Life in the family home is chaotic, and the conversation between Bim and Tara is constantly interrupted by Bim’s pet cat and dog, their brother Baba, Bim’s visiting students, and the countless birds and other wildlife that add to the cacophony of the garden. The omniscient narrator moves seamlessly from Tara’s thoughts to Bim’s and from present to past, and the result of this narrative technique is to make clear how powerful a hold the past has on both Bim and Tara and how much they misunderstand each other despite the history they share.

Tara is used to order in her life, even if much of it is imposed on her by her domineering husband, and the chaos of her family home plunges her into unpleasant memories of the past—a past she believes she has escaped, while her sister has become trapped in it. In reality, Bim and Tara have simply responded in different ways to the Struggles of Women in Modern India, making different choices according to their different priorities. Since childhood, Tara wanted nothing more than to escape the disorder and decay of her home in Old Delhi, and she did so, even if it meant marrying a man who is often unkind and controlling. Bim wanted independence, and she worked hard in school and became a teacher so she wouldn’t have to depend on a man. Now, her competence has led the family to depend on her, and she sometimes resents the caregiving role she’s been thrust into.

The relationship between Trauma, Memory, and Silence begins to become apparent as both Bim and Tara struggle with traumatic memories they cannot articulate to one another. While the sisters have shared many events in their lives, they do not always share the same understanding of their memories. Their silence alienates them from each other. The narrator describes Bim as “calmly unaware of any of her sister’s agonies, past or present” (46). Tara, for her part, cannot disentangle her childhood perspective from her present one, and she finds herself “both admiring and resenting her tall, striding sister” as she had as a “small miserable wretch of twenty years ago” (46).

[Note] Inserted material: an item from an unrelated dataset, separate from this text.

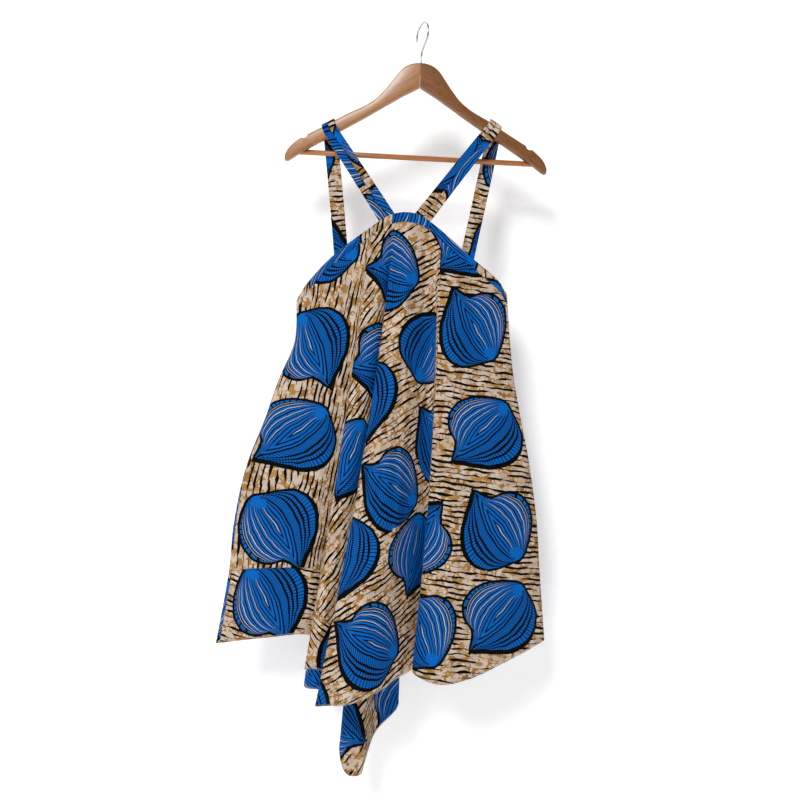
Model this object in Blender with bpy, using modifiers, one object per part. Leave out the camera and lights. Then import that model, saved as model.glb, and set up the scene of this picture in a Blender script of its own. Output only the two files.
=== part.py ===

While Tara returns to the miserable past of a home haunted by the ghosts of her negligent parents and the absent presence of her older brother Raja, Bim and Baba have become part of the decaying family home. The decline of the physical house mirrors the disintegration of the family. The decline of the family in turn mirrors that of the bourgeois class they once belonged to. Gone are the evenings at the club or the dinner parties in the garden of old. The Misra sisters have been abandoned by their husbands and must run a school and give dance lessons to pay the bills while their once pampered brothers drink themselves into oblivion. Bim expresses her feelings at the changes by quoting a verse from T. S. Eliot’s The Waste Land while Tara, less literarily inclined than her older siblings, remembers the death of her Aunt Mira and the earlier death of a cow that drowned in the family’s well. The cow drowned during the tumultuous summer leading to India’s Independence, and the scene becomes a motif, representing different things for different characters. For Aunt Mira, the well represents the inexorable pull of the alcohol addiction that leads to her death. For Bim and Tara, it represents parental abandonment, as the cow’s calf died of starvation after the loss of its mother. It also represents the traumatic memories that they can’t quite face and yet can’t look away from. Bim and Tara initially remember that exciting summer quite differently, but both reach the conclusion that they are relieved that their painful youth is over.